What Closing the Cancer Care Gap Means

The acute shortage cripples the entire healthcare system, leaving patients struggling to access even basic consultations, let alone specialised cancer care and the deficit extends beyond oncologists. Manikandan Bala,
Managing Director, India & Senior Vice President, Intercontinental, Elekta explores

The surge in cancer cases globally poses a critical challenge to communities and healthcare systems. The disease killed about 10 million people across the globe in 2020, and about one in nine Indians will develop cancer in their lifetime. Within the next two decades, the predicted number of new cancer cases in India is likely to increase by approximately over 55 per cent, and the global disease burden is likely to increase by 44 per cent.

Furthermore, while the overall burden grows, so do inequities in who can access cancer care and who has a greater chance of survival. The availability of treatment varies significantly between countries with differing income levels; comprehensive treatment is reportedly available in more than 90 per cent of high-income countries but in less than 15 per cent of low-income countries.

The fight against cancer is riddled with disparities, with access to crucial life-saving treatments like radiation therapy remaining distressingly uneven across the world. This gap in cancer care has many facets, but let’s focus on two critical factors plaguing India: a staggering shortage of skilled healthcare professionals and the dire lack of advanced treatment options such as radiation therapy equipment.

A workforce crisis on the frontlines in India
The oncological workforce paints a bleak picture as there are only 2,000 oncologists for 10 million patients, according to a research paper published in 2022. This acute shortage cripples the entire healthcare system, leaving patients struggling to access even basic consultations, let alone specialised cancer care. The deficit extends beyond oncologists. In India, there are 5,000 radiation oncologists for an approximate annual incidence of 1.4 million new cases. This understaffing severely burdens existing personnel, compromising the quality and timeliness of treatment.

Empty Chambers, Empty Hope
The inadequacy of radiation therapy equipment adds another layer to this complex crisis. In 2020, there were only 0.53 radiation therapy units per million people in India, while the World Health Organization (WHO) recommends at least one unit per million population.

This means millions of patients lack access to this critical modality and are forced to navigate geographical barriers or succumb to the disease while waiting for their treatment.Another pivotal aspect is the establishment of more cancer care facilities in rural areas. While nearly 70 per cent of the Indian population resides in rural regions, only 5 per cent of cancer care facilities are located there; expanding infrastructure in underserved areas is vital. This expansion will significantly contribute to improved access to cancer care services for those living in remote regions.

Close the gap
Closing this deadly gap in cancer care requires a concerted effort on multiple fronts.

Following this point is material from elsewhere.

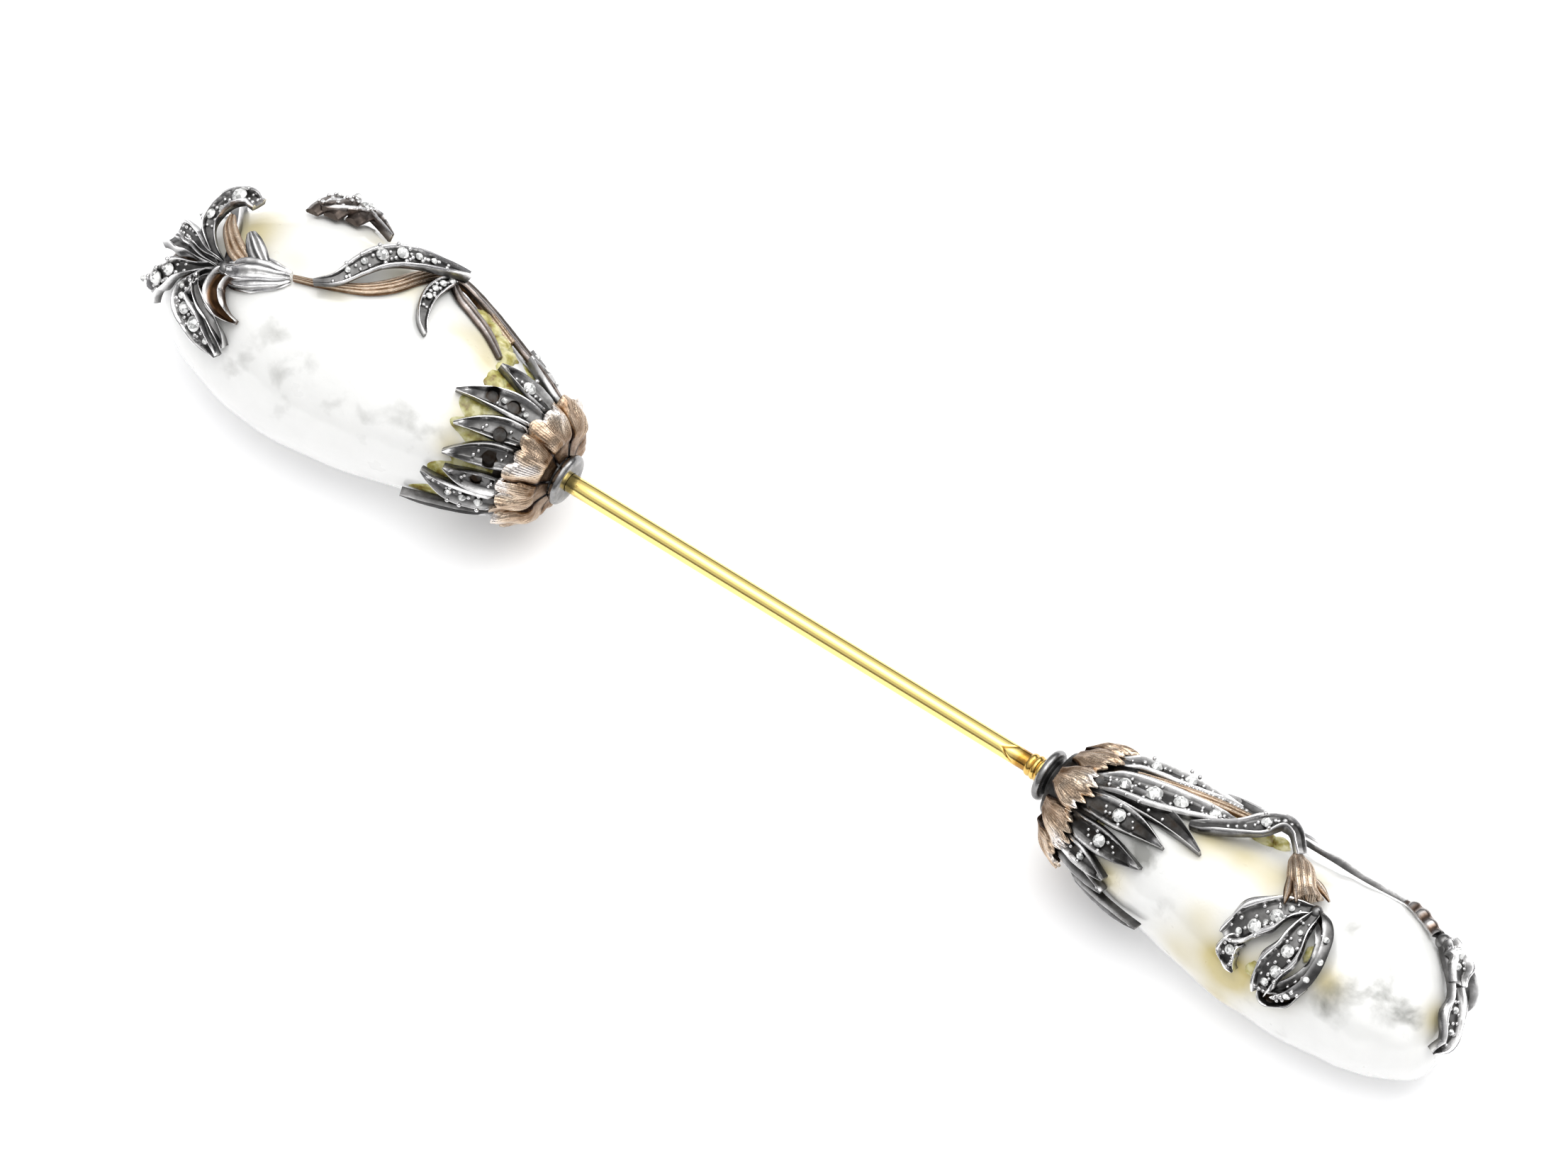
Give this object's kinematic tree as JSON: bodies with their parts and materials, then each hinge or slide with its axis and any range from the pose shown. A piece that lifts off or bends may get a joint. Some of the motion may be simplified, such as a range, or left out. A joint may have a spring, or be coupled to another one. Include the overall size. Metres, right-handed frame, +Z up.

  • Investment in workforce development: Implementing targeted scholarship programmes, streamlining medical education for oncological specialities, and incentivising doctors to serve in rural areas are crucial steps to building a robust healthcare workforce. Additionally, we are witnessing extraordinary breakthroughs in digital, data and AI technologies. These can, technically, empower staff while making their jobs more meaningful, and productive and free up their time.
  • Promote public-private partnerships: Leveraging private sector expertise and resources to upgrade infrastructure, provide essential equipment, and train specialists can significantly accelerate progress.
  • Embrace technological advancements: Prioritising the integration of advanced radiation therapy technologies such as MRI-based linear accelerators (MR-Linacs) and contemporary technology is key to offering patients the best possible chance for curative treatment.
  • Empower communities: Raising awareness about early detection, promoting healthy lifestyles, and dismantling stigmas associated with cancer are essential for fostering prevention and timely treatment.
  • Financial barriers: The economic costs associated with cancer treatment can be prohibitive for many patients in India.

Policymakers should explore measures such as subsidies, insurance coverage, or fostering public-private partnerships to make cancer care more affordable and accessible. By prioritising awareness, accessibility, and technological innovation, we can collectively work towards a future where cancer is not a formidable global health challenge but a conquered one. The journey towards improved cancer care requires a united front, with governments, non-profit organisations, the private sector, and academic institutions joining hands to make a lasting impact on the lives of millions affected by this pervasive disease.